What’s different about the current moment is velocity. The gap between a technology’s emergence and its mass deployment has compressed to the point where cultural and regulatory adaptation simply cannot keep pace. FaceFusion’s 28,000-plus GitHub stars didn’t accumulate over a decade. The normalization of synthetic faces in commercial content, the proliferation of digital humans in customer service and entertainment, the casual deployment of face-swapping in short-form video — these are phenomena of months, not years. Our institutional frameworks for thinking about identity, consent, and the integrity of visual evidence were built for a different world. They are adapting slowly to this one.
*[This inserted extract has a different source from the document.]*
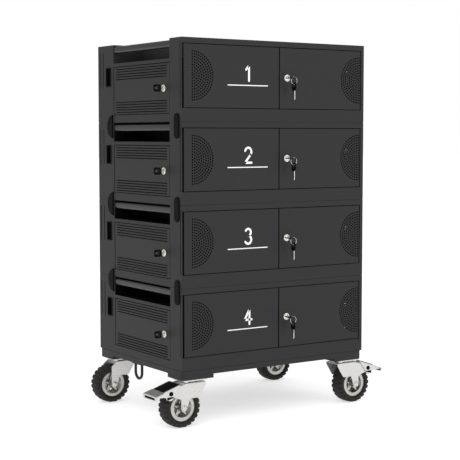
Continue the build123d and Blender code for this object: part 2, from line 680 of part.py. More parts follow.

What FaceFusion ultimately represents, in this broader frame, is less a product than a marker. A point on a timeline that tells us something about where the line between human-produced and algorithmically-synthesized content currently sits — and how quickly it’s moving. The 8-minute workflow is the headline. The actual story is what happens when that workflow becomes the baseline, and the next generation of tools compresses it further still.
Sitting With Complexity
The most honest response to a tool like FaceFusion is probably discomfort — not the discomfort of moral certainty, but of genuine ambiguity. This is impressive. This is useful. This is consequential in ways that neither a press release nor a warning label adequately captures. The 68-point landmark alignment is elegant engineering. The implications of that engineering distributed across a global user base without gatekeeping are something else entirely.
What the evidence asks of us isn’t enthusiasm or alarm. It asks for sustained, clear-eyed attention to a transition that is already underway — one in which the definition of what counts as a face, a likeness, a performance, and a document is being renegotiated in real time by tools that are, for better and worse, now available to everyone.
That’s a story worth following more carefully than most of us are currently following it.